Diane Mastrull: Tasty fare, tough digs for soul-food restaurateur

Owner-chef Therice Denby prepares sweet potato pastries in the kitchen. Though Frankford Avenue is centrally located for her far-flung customers, she said, "You see so many things that look bad and feel bad."
Owner-chef Therice Denby prepares sweet potato pastries in the kitchen. Though Frankford Avenue is centrally located for her far-flung customers, she said, "You see so many things that look bad and feel bad."
Posted: August 14, 2012

Second of two parts.

Therice Denby's career track crystallized in the late 1980s while she was enrolled at Cheyney University - but not in the classroom. Her entrepreneurial calling came in her dorm room, where she toiled over a double-burner hot plate and an electric frying pan.

"I was selling food out of my room," Denby explained.

Her menu included pork chop and chicken sandwiches. On weekends, she met breakfast demands with eggs, grits and potatoes.

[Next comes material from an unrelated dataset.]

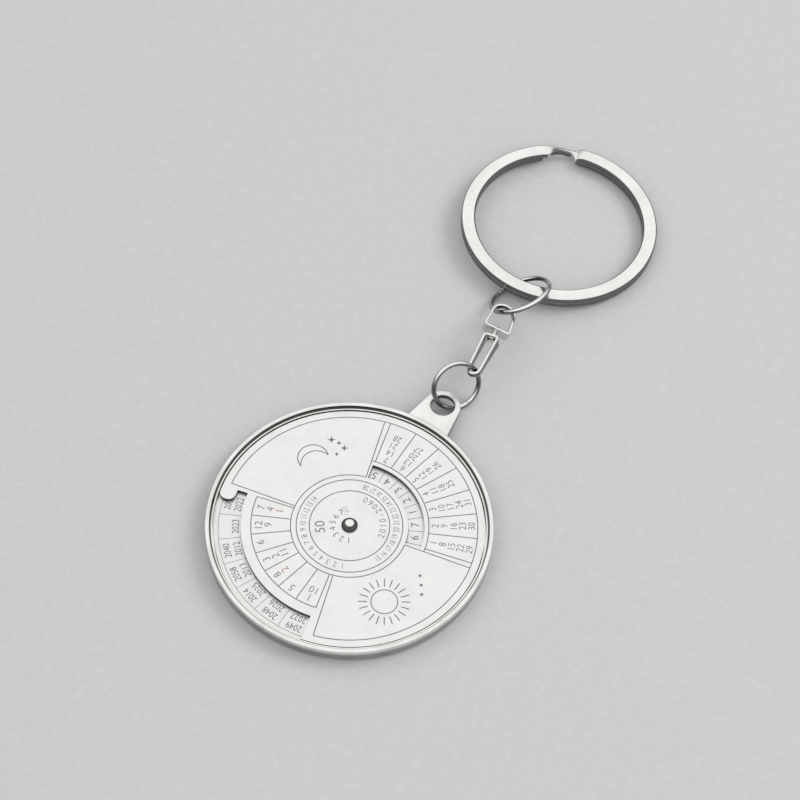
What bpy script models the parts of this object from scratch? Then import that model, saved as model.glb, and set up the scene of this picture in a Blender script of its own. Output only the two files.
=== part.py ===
# Perpetual calendar keyring: a cup-shaped case with a turning date dial over a fixed year dial,
# and a short chain of jump rings and a swivel that carries the split ring for keys.
# The case lies with its back on z = 0, the chain runs along +Y.

import math

import bmesh
import bpy
from mathutils import Matrix, Vector

# Case, metres
CASE_DIAMETER = 0.0405
BACK_CORNER_RADIUS = 0.0008
RIM_EDGE_ROUND = 0.00015
RIM_CREST_WIDTH = 0.00045
RIM_SLOPE_WIDTH = 0.00025
RIM_LEDGE_WIDTH = 0.0002
RIM_RISE = 0.00065
RIM_SLOPE_DROP = 0.00052
FLOOR_THICKNESS = 0.00095

# Lug on the case
LUG_UNDERSIDE = 0.001
LUG_THICKNESS = 0.001
LUG_ROOT_WIDTH = 0.00684
LUG_HEAD_RADIUS = 0.00272
LUG_HEAD_REACH = 0.00383
LUG_HOLE_RADIUS = 0.00175
LUG_HOLE_REACH = 0.00409
LUG_EDGE_ROUND = 0.00018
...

It was all forbidden by university rules so "we would buy incense to try to cover up the smell," Denby confessed recently.

Today, hiding her cooking is the last thing she wants to do. Yet, arguably, that's almost what she did by opening Denby's soul food restaurant one year ago on Frankford Avenue in Philadelphia's beleaguered Frankford section. The bakery side of the business is known as Denby's Sweet Sensations.

"The Avenue," as locals call it, is a commercial corridor of inadequate foot traffic and a proliferation of empty storefronts. They are dual challenges torturing so many of America's Main Street business districts, resulting from the birth of the suburbs and the allure of their under-one-roof, plentiful-parking shopping malls. Added to Frankford's turnoffs are its crime problems and impoverished, transient neighborhoods.

But to Denby, Frankford was an irresistible calling. She said it had no soul food restaurants, and its proximity to her existing customer base in Philadelphia and South Jersey was ideal.

That following started eight years ago when Denby was selling homemade cakes out of the back of her car. While her dorm-room cooking had appealed to a lot of taste buds, Denby's first love was confectionery. Especially cakes.

Denby taught herself how to decorate cakes 15 years ago. "From there, I just went berserk," she said.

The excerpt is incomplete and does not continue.